**Directions for this task**
Give again only the lines beginning with the one that contains "and the display." and ending with the one that contains "bpy.context.scene.collection.objects.link(empty)"; include both of those lines.

**Provided data**
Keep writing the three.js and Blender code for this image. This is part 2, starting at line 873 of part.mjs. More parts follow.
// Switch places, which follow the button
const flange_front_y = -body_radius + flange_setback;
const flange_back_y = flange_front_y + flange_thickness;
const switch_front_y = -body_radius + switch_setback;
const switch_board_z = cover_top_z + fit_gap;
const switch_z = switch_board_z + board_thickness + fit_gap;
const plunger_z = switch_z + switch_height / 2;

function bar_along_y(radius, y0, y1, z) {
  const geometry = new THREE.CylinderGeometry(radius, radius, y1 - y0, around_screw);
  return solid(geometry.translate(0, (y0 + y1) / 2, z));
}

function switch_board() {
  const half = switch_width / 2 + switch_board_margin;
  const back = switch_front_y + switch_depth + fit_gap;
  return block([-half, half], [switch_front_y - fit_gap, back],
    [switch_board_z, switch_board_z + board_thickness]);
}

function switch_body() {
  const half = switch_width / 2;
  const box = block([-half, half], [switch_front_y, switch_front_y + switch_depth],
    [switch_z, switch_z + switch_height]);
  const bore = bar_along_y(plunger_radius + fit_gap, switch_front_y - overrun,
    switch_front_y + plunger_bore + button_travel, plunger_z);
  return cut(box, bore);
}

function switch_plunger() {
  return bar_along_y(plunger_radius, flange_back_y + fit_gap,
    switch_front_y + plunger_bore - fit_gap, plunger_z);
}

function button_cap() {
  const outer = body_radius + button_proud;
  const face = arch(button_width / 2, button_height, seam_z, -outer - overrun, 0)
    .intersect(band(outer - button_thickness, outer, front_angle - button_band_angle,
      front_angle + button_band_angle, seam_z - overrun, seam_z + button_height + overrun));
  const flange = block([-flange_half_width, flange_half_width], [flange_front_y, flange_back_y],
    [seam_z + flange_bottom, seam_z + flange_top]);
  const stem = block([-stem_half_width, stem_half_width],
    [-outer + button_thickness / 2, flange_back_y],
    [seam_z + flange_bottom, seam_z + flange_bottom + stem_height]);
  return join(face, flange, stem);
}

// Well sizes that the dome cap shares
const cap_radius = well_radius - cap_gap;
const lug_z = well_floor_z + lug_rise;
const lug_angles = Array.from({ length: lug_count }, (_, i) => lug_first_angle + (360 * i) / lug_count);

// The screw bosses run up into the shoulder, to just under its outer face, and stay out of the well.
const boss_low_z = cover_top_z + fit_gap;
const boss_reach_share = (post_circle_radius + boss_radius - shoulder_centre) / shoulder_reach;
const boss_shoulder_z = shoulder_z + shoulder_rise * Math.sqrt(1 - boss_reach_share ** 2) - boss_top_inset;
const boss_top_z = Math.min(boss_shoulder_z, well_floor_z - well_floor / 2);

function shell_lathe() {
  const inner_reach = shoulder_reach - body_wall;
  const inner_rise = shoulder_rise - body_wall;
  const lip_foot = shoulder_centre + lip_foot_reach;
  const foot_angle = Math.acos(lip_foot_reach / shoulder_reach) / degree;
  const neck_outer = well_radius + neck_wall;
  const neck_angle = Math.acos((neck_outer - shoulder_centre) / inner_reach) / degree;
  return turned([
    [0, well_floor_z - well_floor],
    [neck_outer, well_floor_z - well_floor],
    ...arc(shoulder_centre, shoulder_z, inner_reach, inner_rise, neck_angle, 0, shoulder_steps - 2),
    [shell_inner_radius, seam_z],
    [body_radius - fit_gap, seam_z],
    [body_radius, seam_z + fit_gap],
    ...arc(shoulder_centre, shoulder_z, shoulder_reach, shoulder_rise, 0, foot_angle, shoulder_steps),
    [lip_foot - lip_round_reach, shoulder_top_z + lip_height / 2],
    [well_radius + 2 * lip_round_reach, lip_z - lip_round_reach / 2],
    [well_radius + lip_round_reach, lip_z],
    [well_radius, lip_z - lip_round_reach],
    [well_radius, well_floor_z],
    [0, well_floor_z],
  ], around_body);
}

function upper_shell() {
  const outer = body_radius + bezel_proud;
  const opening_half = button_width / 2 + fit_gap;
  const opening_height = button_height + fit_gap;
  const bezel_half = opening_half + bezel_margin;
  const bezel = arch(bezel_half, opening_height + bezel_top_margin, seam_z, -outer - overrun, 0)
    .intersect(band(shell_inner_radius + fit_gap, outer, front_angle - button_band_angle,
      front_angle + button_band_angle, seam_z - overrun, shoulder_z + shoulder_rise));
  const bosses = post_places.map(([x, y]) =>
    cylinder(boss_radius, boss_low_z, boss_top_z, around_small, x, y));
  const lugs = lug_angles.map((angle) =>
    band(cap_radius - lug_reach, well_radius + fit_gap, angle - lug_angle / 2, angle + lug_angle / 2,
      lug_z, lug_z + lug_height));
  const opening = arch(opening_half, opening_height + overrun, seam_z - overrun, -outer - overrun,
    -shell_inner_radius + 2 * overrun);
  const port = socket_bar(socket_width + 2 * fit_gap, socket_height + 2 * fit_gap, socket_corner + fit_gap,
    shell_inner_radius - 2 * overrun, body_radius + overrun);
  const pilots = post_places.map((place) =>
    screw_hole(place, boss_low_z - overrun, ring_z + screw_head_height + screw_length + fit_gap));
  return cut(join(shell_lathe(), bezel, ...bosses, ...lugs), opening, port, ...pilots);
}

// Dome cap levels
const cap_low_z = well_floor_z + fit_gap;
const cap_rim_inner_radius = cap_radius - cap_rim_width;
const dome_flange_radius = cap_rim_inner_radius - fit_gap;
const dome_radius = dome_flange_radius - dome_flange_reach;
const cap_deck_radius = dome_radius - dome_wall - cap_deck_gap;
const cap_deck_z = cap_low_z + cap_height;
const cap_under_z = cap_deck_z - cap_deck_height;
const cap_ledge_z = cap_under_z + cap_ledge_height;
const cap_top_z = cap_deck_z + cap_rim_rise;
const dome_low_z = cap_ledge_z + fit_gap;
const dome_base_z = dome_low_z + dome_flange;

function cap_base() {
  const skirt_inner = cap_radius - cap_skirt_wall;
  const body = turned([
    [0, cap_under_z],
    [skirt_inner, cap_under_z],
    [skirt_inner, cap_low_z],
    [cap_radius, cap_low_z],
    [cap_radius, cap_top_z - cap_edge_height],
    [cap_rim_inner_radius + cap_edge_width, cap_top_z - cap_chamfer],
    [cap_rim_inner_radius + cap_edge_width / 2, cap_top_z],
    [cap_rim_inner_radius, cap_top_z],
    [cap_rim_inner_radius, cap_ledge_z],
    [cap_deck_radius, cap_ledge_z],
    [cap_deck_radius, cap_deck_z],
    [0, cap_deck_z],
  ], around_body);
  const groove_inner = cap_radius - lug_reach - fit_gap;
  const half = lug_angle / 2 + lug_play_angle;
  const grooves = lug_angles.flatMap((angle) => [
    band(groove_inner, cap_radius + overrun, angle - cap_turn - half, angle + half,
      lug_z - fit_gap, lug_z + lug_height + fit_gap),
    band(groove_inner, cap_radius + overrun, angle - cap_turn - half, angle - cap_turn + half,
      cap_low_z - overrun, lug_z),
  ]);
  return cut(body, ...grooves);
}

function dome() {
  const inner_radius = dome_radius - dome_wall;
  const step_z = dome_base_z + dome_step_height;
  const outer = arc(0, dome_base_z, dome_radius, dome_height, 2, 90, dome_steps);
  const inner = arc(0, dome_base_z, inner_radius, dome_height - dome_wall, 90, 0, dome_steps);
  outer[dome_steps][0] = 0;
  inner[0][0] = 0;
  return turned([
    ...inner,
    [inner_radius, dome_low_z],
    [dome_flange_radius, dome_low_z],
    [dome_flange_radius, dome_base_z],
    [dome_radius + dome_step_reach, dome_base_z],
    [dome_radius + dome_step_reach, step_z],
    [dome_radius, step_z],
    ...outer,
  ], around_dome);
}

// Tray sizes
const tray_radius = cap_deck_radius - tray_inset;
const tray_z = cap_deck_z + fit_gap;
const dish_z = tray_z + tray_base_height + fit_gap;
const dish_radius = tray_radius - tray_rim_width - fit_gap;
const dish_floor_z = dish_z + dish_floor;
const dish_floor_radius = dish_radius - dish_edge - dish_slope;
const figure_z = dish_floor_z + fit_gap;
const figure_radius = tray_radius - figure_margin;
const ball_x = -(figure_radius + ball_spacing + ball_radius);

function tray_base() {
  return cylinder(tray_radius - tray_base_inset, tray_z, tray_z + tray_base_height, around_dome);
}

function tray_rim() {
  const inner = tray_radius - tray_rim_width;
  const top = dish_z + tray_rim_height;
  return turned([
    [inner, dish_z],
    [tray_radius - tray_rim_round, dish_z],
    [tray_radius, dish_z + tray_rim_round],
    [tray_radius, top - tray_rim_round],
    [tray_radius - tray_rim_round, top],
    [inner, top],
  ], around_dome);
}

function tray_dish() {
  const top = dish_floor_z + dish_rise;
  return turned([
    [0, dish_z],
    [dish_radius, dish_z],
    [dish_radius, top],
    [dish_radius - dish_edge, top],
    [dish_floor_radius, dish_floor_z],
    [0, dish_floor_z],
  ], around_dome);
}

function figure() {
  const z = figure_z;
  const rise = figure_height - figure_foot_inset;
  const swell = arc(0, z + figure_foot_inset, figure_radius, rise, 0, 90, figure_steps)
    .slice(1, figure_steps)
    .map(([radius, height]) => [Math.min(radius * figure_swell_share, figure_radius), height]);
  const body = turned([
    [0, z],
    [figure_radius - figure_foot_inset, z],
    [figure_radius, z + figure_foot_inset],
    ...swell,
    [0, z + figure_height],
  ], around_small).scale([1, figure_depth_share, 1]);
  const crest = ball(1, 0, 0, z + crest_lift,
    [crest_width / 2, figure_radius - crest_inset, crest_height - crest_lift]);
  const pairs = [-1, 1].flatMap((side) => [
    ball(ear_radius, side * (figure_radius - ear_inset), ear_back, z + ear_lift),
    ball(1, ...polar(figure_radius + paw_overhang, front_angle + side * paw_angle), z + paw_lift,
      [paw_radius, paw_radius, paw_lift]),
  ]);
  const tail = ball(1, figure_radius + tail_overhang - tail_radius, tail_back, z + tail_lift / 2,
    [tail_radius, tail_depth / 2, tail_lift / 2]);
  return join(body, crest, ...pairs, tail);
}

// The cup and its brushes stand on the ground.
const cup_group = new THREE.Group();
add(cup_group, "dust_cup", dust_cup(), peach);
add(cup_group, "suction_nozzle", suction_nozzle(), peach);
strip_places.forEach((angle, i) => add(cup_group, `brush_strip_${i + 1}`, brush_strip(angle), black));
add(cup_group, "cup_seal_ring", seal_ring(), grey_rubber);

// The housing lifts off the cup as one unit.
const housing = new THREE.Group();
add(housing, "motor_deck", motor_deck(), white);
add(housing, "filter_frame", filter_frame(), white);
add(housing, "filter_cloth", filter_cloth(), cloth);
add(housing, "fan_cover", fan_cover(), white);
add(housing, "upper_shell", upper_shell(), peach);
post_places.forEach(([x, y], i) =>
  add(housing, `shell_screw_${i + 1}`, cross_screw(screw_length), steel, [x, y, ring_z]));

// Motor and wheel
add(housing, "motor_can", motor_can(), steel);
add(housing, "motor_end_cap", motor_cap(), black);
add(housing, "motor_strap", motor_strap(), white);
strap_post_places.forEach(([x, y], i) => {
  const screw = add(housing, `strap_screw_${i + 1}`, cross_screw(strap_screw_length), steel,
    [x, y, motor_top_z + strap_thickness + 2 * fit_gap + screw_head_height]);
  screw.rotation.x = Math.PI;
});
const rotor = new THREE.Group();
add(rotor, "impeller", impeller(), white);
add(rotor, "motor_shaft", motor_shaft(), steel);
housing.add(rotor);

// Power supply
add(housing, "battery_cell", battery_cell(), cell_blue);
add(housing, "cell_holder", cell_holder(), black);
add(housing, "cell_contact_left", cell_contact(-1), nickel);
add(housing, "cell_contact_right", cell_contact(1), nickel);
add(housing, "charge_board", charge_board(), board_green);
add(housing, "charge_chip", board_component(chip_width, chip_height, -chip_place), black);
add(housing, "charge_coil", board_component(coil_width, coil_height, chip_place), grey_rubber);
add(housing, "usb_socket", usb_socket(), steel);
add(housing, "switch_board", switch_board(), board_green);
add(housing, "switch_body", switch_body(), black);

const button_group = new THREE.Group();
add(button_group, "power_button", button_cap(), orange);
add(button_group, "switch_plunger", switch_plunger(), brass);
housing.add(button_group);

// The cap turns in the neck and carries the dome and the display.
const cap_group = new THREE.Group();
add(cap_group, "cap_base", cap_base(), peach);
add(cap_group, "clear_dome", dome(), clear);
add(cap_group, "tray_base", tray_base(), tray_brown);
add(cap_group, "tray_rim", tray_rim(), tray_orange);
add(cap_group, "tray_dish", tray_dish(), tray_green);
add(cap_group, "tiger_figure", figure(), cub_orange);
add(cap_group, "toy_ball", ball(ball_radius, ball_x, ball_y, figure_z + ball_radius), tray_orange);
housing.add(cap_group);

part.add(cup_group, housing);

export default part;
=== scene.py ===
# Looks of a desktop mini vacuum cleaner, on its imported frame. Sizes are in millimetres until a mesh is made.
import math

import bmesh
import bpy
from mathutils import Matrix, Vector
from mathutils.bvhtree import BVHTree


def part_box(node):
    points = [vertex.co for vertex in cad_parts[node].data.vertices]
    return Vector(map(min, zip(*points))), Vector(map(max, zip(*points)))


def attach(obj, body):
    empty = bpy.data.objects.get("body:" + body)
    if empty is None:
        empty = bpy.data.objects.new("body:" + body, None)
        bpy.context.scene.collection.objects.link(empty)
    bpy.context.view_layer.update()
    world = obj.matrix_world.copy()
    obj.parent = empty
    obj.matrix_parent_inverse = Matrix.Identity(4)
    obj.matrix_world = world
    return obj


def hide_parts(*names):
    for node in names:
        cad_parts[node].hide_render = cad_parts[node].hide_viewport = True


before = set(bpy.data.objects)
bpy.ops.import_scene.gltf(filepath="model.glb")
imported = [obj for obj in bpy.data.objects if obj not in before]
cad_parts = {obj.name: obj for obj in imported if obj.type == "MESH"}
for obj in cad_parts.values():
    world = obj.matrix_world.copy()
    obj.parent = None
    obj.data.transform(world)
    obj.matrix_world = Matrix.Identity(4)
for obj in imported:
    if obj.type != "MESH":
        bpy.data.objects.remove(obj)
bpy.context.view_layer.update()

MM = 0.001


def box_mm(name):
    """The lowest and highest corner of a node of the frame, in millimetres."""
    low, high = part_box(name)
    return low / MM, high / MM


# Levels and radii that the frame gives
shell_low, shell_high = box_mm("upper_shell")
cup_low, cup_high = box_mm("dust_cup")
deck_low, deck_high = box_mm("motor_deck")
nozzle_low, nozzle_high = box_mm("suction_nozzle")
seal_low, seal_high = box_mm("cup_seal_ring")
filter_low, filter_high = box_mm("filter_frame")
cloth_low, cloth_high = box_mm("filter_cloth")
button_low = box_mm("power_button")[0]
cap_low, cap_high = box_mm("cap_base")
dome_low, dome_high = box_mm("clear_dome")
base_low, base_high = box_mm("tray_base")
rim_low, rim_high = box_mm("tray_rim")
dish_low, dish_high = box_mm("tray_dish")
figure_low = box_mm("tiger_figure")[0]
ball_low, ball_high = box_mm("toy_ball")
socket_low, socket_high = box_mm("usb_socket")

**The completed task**
// The cap turns in the neck and carries the dome and the display.
const cap_group = new THREE.Group();
add(cap_group, "cap_base", cap_base(), peach);
add(cap_group, "clear_dome", dome(), clear);
add(cap_group, "tray_base", tray_base(), tray_brown);
add(cap_group, "tray_rim", tray_rim(), tray_orange);
add(cap_group, "tray_dish", tray_dish(), tray_green);
add(cap_group, "tiger_figure", figure(), cub_orange);
add(cap_group, "toy_ball", ball(ball_radius, ball_x, ball_y, figure_z + ball_radius), tray_orange);
housing.add(cap_group);

part.add(cup_group, housing);

export default part;
=== scene.py ===
# Looks of a desktop mini vacuum cleaner, on its imported frame. Sizes are in millimetres until a mesh is made.
import math

import bmesh
import bpy
from mathutils import Matrix, Vector
from mathutils.bvhtree import BVHTree


def part_box(node):
    points = [vertex.co for vertex in cad_parts[node].data.vertices]
    return Vector(map(min, zip(*points))), Vector(map(max, zip(*points)))


def attach(obj, body):
    empty = bpy.data.objects.get("body:" + body)
    if empty is None:
        empty = bpy.data.objects.new("body:" + body, None)
        bpy.context.scene.collection.objects.link(empty)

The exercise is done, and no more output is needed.